Anita Rowell said her father’s death was not a shock. It was clear the vibrant trailblazer started to slip away about a year ago, after she said he never recovered from a battle with pneumonia.

SAN ANTONIO — Wednesday was filled with phone calls, funeral arrangements and interviews for Anita Rowell. But she was able to navigate the day composed. Admittedly a daddy’s girl, it felt like the thing to do.

“What I learned from him was the pursuit of excellence. The importance of achievement,” she said.

Rowell is the daughter of Dr. Granville Coggs. For most of her life, she knew her father as a hard-working physician. 

He had also mentioned being a pilot. Coggs had not told his daughter he was a Tuskegee Airmen. He finally did after the black military aviator started receiving well-earned recognition.

“That’s when he began to shift how he defined himself—from being an award-winning physician and inventor to a Tuskegee Airmen,” she said.

According to Rowell, Coggs knew there were a lot of distinguished doctors. The number of recognized Tuskegee Airmen was different.

“Everything he did was at the top of the tier of what the category was,” she said.

Per Coggs’s bio, he was born to Dr. Tandy Washington Coggs and Nannie Hinkle Coggs of Pine Bluff, Arkansas. He graduated from high school in Little Rock, and later went on to train, from 1943 to 1946, at the Tuskegee Army Airfield Class 45G. 

During his time in the U.S. Army Air Corps he was aerial gunner, aerial bombardier and a pilot—all positions that earned him badges.

He graduated from the University of Nebraska before getting his medical degree from the Harvard Medical School in 1953.

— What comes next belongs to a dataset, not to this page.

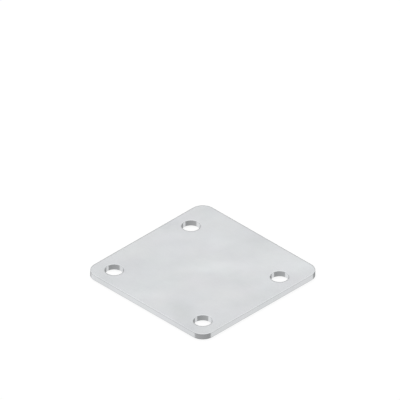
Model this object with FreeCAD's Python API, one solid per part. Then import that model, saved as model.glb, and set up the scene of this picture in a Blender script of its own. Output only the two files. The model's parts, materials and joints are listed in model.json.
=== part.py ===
"""Cover plate: one flat piece of sheet steel with rounded corners and four plain holes.

Units are millimetres. The origin is the middle of the back face, which lies on whatever the
plate covers. +Z points out of the front face. X and Y run along the edges, and the wide margin
beyond the holes is on the +Y side.
"""
import FreeCAD, Part
import math
import os

# Sheet and outline.
plate_length = 80.0       # along X
plate_width = 80.0        # along Y
plate_thickness = 3.0
corner_radius = 6.5       # of the outline's four corners
edge_break = 0.1          # radius that deburring leaves on every rim

# Holes. Each one is wider than its nominal size, so that what it takes passes freely.
hole_nominal = 8.0
hole_clearance = 1.0      # added to the nominal size
side_margin = 10.0        # from the -X and +X edges to the hole centres
near_margin = 10.0        # from the -Y edge to the nearer pair of holes
far_margin = 18.0         # from the +Y edge to the other pair

hole_diameter = hole_nominal + hole_clearance
front_z = plate_thickness
quarter_turn = 90.0       # degrees that each corner arc goes round
same_height = 0.0001      # two heights closer than this are one height
UP = FreeCAD.Vector(0, 0, 1)


def corner_centres():
    """Centres of the outline's corner arcs, anticlockwise from the +X +Y corner."""
    x = plate_length / 2 - corner_radius
    y = plate_width / 2 - corner_radius
    return [FreeCAD.Vector(x, y, 0), FreeCAD.Vector(-x, y, 0),
            FreeCAD.Vector(-x, -y, 0), FreeCAD.Vector(x, -y, 0)]


def point_on_corner(centre, degrees):
    """The point of a corner arc in the given direction from its centre."""
    angle = math.radians(degrees)
    return centre + FreeCAD.Vector(math.cos(angle), math.sin(angle), 0) * corner_radius


def corner_arcs():
    """First, middle and last point of each corner arc, anticlockwise."""
    arcs = []
    for quarter, centre in enumerate(corner_centres()):
        start = quarter * quarter_turn
        stations = (start, start + quarter_turn / 2, start + quarter_turn)
        arcs.append([point_on_corner(centre, station) for station in stations])
    return arcs


def outline():
    """The rounded rectangle that the plate is cut to, on the back face."""
    arcs = corner_arcs()
    edges = []
    for quarter, (first, middle, last) in enumerate(arcs):
        edges.append(Part.Arc(first, middle, last).toShape())
        next_first = arcs[(quarter + 1) % len(arcs)][0]
        edges.append(Part.LineSegment(last, next_first).toShape())
    return Part.Wire(edges)


def blank():
    """The sheet before its holes are made, with square rims."""
    return Part.Face(outline()).extrude(UP * plate_thickness)


def hole_centres():
    """Centres of the four holes on the back face."""
    left = -plate_length / 2 + side_margin
    right = plate_length / 2 - side_margin
    near = -plate_width / 2 + near_margin
    far = plate_width / 2 - far_margin
    return [FreeCAD.Vector(x, y, 0) for y in (near, far) for x in (left, right)]


def hole_cutter(centre):
    """The round bar of space that one hole takes out of the sheet."""
    return Part.makeCylinder(hole_diameter / 2, plate_thickness, centre, UP)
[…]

“His personality was so large," Rick Sinkfield said. "He could have done anything he wanted to do really."

Sinkfield, president of the San Antonio Chapter of the Tuskegee Airmen, was friends with Coggs for 20 years. 

“He was just constantly trying to be the best he can be,” Sinkfield said.

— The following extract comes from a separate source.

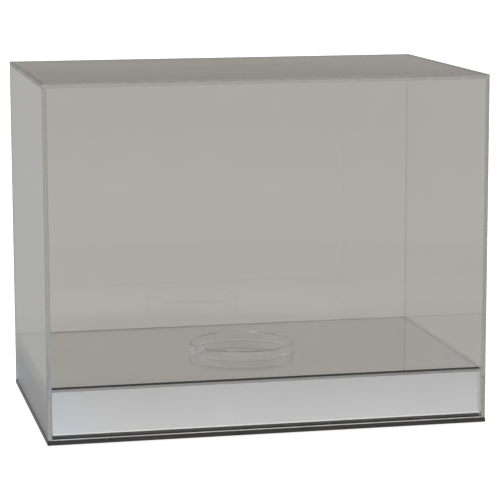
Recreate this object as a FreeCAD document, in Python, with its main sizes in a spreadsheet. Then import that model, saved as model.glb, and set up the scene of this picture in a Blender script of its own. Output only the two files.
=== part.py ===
import FreeCAD, Part
import os
import Sketcher
from FreeCAD import Vector

# Football display case: a clear five-sided cover of cemented 3 mm acrylic sheet
# that lifts straight up off a black base plate. A mirrored plinth (a black floor
# sheet, four riser walls and a deck sheet on top) stands on the plate inside the
# cover, locates the cover sideways and carries a clear ring that cradles a
# football.
#
# Frame: millimetres, origin at the centre of the footprint, on the table;
# +X to the right along the case's length, -Y towards the front, +Z up.

doc = FreeCAD.newDocument("FootballDisplayCase")

# ---------------------------------------------------------------- sizes
SIZES = [
    ("sheet_thick", 3.0, "clear and mirrored sheet thickness"),
    ("cement_line", 0.05, "thickness of a cement film between two sheets"),
    ("edge_break", 0.2, "chamfer on flame-polished outside edges"),
    ("rim_bevel", 0.8, "bevel round the cover's rim, outside"),
    ("deck_bevel", 1.2, "bevel along the front edge of the deck's upper face"),
    ("foot_radius", 6.0, "radius of a pad under the plate"),
    ("foot_height", 1.0, "height of a pad"),
    ("foot_round", 0.4, "rounding of a pad's lower edge"),
    ("foot_inset", 19.75, "pad centre from the plate's edges"),
    ("plate_width", 308.5, "base plate along X"),
    ("plate_depth", 198.5, "base plate along Y"),
    ("plate_thick", 3.0, "base plate thickness"),
    ("plate_break", 0.2, "chamfer on the plate's edges"),
    ("cover_width", 308.0, "cover outside, along X"),
    ("cover_depth", 198.0, "cover outside, along Y"),
    ("cover_height", 241.0, "cover from its rim to its upper face"),
    ("seat_gap", 0.05, "cover rim above the plate"),
    ("riser_gap", 0.5, "play between the plinth and the cover, each side"),
    ("deck_level", 38.9, "deck's upper face above the plate's underside"),
    ("post_side", 12.0, "corner post, square side"),
    ("ring_outer", 38.1, "ring outside radius"),
    ("ring_bore", 34.925, "ring inside radius"),
    ("ring_height", 6.35, "ring height"),
    ("ring_break", 0.5, "chamfer on the ring's rims"),
]
sheet = doc.addObject("Spreadsheet::Sheet", "Sizes")
for row, (alias, value, note) in enumerate(SIZES, start=1):
    sheet.set("A%d" % row, note)
    sheet.set("B%d" % row, str(value))
    sheet.setAlias("B%d" % row, alias)
doc.recompute()

NAMES = sorted((a for a, _, _ in SIZES), key=len, reverse=True)


def bound(text):
    """An expression in plain alias names, with each alias pointing at the sheet."""
    words, word = [], ""
    for ch in text + " ":
        if ch.isalnum() or ch in "_.":
            word += ch
        else:
            words.append("Sizes." + word if word in NAMES else word)
            words.append(ch)
            word = ""
    return "".join(words).strip()


def drive(obj, **formulas):
    for prop, text in formulas.items():
        obj.setExpression(prop.replace("__", "."), bound(text))


def origin_plane(body, role):
    return next(o for o in body.Origin.OriginFeatures if o.Role == role)


def place(body, x, y, z):
    drive(body, Placement__Base__x=x, Placement__Base__y=y, Placement__Base__z=z)


def spot(edge, box):
    """Where an edge lies on its block: -1, 0 or 1 along X, Y and Z."""
    mid = edge.CenterOfMass
    out = []
    for value, low, high in (
        (mid.x, box.XMin, box.XMax),
        (mid.y, box.YMin, box.YMax),
        (mid.z, box.ZMin, box.ZMax),
    ):
        share = (value - low) / (high - low)
        out.append(-1 if share < 0.001 else 1 if share > 0.999 else 0)
    return tuple(out)


PIECES = []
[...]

Coggs was the first African-American staff physician at Kaiser Hospital in San Francisco in the late '50s, the first head of the Ultrasound Radiology Division at the University of California-San Francisco and established the San Antonio Breast Evaluation Center (it's now a model for other, similar centers across the nation).

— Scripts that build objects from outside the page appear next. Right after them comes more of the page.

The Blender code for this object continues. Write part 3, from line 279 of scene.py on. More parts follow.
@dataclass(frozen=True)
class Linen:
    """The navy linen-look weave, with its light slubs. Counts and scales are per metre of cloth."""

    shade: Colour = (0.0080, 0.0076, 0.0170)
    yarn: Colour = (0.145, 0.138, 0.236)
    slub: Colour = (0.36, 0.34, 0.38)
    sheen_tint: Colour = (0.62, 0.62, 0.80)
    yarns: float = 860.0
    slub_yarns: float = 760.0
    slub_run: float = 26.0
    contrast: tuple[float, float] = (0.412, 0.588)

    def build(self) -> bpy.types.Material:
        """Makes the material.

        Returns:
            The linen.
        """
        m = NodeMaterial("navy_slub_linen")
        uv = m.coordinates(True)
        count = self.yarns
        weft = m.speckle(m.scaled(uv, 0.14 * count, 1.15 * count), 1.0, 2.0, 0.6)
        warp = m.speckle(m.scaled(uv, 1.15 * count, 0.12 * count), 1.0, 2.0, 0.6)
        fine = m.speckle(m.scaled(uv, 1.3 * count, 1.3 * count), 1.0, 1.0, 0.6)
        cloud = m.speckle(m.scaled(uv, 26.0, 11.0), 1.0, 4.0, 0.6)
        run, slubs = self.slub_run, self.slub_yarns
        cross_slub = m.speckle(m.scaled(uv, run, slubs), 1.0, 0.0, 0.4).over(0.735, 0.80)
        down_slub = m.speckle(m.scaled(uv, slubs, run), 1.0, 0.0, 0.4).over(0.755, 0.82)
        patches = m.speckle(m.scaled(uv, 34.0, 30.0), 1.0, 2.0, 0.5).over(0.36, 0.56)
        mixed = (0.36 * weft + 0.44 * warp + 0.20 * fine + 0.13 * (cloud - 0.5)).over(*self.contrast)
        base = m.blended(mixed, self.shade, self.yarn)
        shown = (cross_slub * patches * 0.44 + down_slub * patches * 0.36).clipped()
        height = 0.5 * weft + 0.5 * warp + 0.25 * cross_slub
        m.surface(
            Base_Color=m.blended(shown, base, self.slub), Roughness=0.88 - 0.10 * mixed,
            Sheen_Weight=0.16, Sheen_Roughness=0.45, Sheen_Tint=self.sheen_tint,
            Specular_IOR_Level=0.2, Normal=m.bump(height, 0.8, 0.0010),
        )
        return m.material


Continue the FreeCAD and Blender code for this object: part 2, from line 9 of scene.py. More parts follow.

Sinkfield said Coggs was one of four surviving Tuskegee Airmen in San Antonio. Three remain alive. All of them, according to Sinkfield, are in their 90s.

“He was quite a guy,” he said.

Rowell said a viewing will be held for her father Friday from 1 p.m. to 9 pm at Porter Loring Mortuary at 1101 McCullough Ave. The funeral is set for 3 p.m. Saturday, while a separate service on a different date will give Coggs military honors at Fort Sam Houston.

Coggs was married to wife Maud. He had a son who preceded him in death. He has two daughters.